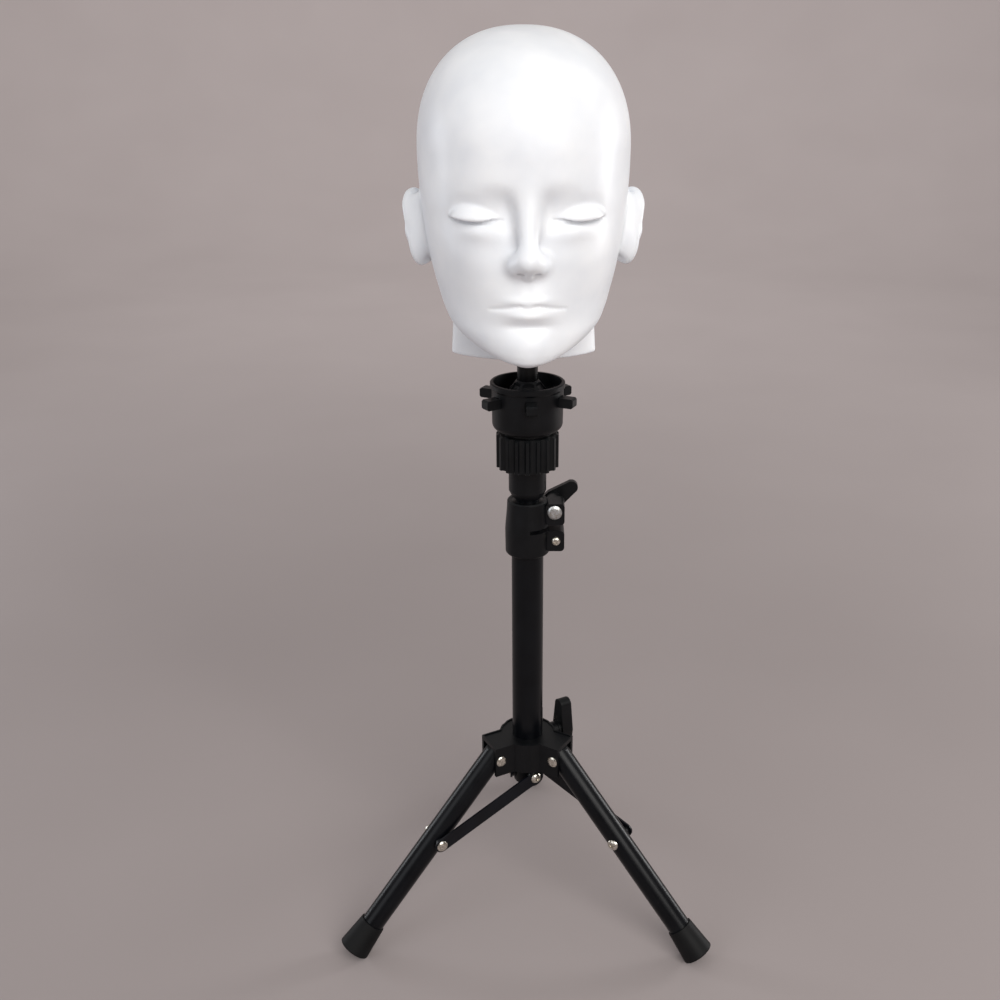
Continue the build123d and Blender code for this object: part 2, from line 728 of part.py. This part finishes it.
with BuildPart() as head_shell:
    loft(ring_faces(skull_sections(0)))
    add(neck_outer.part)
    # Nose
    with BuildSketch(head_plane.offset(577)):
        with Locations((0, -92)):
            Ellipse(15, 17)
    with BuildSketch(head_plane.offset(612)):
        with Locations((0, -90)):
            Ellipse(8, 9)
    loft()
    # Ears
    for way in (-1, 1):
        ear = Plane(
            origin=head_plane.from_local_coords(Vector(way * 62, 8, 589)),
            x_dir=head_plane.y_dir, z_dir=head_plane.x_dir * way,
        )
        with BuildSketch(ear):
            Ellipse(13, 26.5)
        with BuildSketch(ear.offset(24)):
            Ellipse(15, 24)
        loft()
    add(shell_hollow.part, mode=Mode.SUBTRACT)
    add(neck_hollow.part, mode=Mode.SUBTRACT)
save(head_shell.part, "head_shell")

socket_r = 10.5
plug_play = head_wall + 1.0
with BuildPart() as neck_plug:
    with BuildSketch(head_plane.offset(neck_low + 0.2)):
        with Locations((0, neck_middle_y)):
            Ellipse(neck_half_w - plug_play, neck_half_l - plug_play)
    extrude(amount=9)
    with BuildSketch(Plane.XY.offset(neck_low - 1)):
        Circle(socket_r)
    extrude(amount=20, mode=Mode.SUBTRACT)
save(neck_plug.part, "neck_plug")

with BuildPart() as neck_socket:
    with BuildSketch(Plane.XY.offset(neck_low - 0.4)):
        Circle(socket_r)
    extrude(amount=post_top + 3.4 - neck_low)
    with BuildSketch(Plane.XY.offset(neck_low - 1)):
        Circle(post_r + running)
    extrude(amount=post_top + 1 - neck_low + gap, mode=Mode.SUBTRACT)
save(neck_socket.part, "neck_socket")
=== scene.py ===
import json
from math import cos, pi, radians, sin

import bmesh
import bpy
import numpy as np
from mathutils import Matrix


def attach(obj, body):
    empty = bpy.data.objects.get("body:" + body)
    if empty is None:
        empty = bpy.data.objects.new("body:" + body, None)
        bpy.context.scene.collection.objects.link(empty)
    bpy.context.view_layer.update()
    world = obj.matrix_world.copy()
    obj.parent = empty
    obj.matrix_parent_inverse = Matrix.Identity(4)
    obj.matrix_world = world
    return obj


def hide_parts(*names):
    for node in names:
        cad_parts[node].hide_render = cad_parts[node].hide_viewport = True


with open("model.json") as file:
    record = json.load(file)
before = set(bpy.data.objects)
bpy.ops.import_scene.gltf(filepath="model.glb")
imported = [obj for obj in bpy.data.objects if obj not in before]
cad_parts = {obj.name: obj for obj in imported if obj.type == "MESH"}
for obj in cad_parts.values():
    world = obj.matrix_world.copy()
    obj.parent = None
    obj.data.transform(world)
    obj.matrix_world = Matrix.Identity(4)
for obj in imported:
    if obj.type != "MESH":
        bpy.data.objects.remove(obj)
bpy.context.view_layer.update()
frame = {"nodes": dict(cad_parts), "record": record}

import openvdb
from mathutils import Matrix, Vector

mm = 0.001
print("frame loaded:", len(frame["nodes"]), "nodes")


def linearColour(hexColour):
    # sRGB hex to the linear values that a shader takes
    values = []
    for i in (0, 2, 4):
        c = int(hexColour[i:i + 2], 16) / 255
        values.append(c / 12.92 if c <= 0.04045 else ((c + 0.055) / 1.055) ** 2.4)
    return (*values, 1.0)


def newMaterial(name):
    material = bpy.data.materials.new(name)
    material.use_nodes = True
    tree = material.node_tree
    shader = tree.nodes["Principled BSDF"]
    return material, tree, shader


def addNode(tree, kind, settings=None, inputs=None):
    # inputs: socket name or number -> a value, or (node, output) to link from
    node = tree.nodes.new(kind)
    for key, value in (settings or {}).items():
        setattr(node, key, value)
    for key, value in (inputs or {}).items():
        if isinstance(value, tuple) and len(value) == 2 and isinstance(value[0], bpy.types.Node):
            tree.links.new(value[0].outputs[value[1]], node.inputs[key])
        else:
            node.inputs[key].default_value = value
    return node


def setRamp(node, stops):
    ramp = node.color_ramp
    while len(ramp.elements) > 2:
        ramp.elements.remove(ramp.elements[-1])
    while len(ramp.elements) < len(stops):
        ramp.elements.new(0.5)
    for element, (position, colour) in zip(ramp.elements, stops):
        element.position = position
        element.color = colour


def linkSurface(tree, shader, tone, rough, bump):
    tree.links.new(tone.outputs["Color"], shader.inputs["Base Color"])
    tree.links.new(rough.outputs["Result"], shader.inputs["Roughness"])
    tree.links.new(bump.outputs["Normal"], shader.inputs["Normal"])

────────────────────

- [What you have to do] Beginning at the top of the data, extract each line through the line containing "if empty is" and return those lines exactly, with nothing added.

- [Result below]
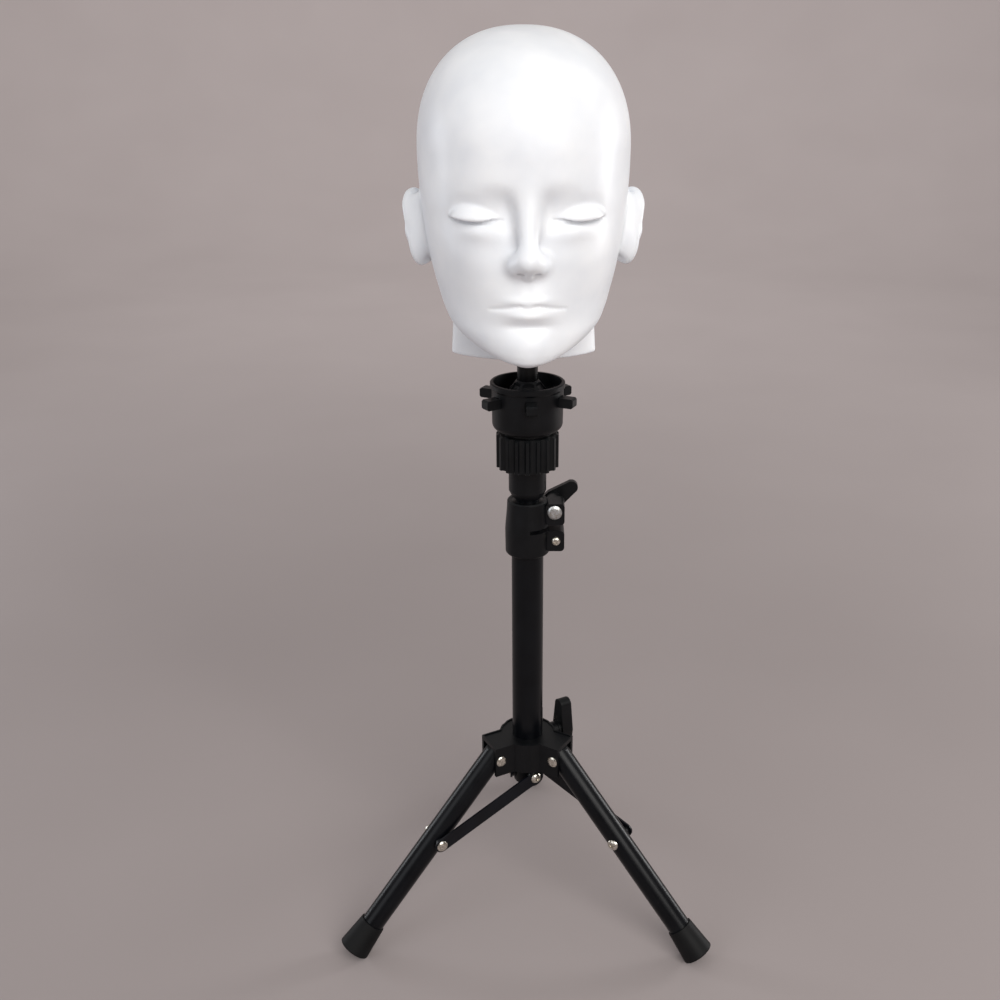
Continue the build123d and Blender code for this object: part 2, from line 728 of part.py. This part finishes it.
with BuildPart() as head_shell:
    loft(ring_faces(skull_sections(0)))
    add(neck_outer.part)
    # Nose
    with BuildSketch(head_plane.offset(577)):
        with Locations((0, -92)):
            Ellipse(15, 17)
    with BuildSketch(head_plane.offset(612)):
        with Locations((0, -90)):
            Ellipse(8, 9)
    loft()
    # Ears
    for way in (-1, 1):
        ear = Plane(
            origin=head_plane.from_local_coords(Vector(way * 62, 8, 589)),
            x_dir=head_plane.y_dir, z_dir=head_plane.x_dir * way,
        )
        with BuildSketch(ear):
            Ellipse(13, 26.5)
        with BuildSketch(ear.offset(24)):
            Ellipse(15, 24)
        loft()
    add(shell_hollow.part, mode=Mode.SUBTRACT)
    add(neck_hollow.part, mode=Mode.SUBTRACT)
save(head_shell.part, "head_shell")

socket_r = 10.5
plug_play = head_wall + 1.0
with BuildPart() as neck_plug:
    with BuildSketch(head_plane.offset(neck_low + 0.2)):
        with Locations((0, neck_middle_y)):
            Ellipse(neck_half_w - plug_play, neck_half_l - plug_play)
    extrude(amount=9)
    with BuildSketch(Plane.XY.offset(neck_low - 1)):
        Circle(socket_r)
    extrude(amount=20, mode=Mode.SUBTRACT)
save(neck_plug.part, "neck_plug")

with BuildPart() as neck_socket:
    with BuildSketch(Plane.XY.offset(neck_low - 0.4)):
        Circle(socket_r)
    extrude(amount=post_top + 3.4 - neck_low)
    with BuildSketch(Plane.XY.offset(neck_low - 1)):
        Circle(post_r + running)
    extrude(amount=post_top + 1 - neck_low + gap, mode=Mode.SUBTRACT)
save(neck_socket.part, "neck_socket")
=== scene.py ===
import json
from math import cos, pi, radians, sin

import bmesh
import bpy
import numpy as np
from mathutils import Matrix


def attach(obj, body):
    empty = bpy.data.objects.get("body:" + body)
    if empty is None:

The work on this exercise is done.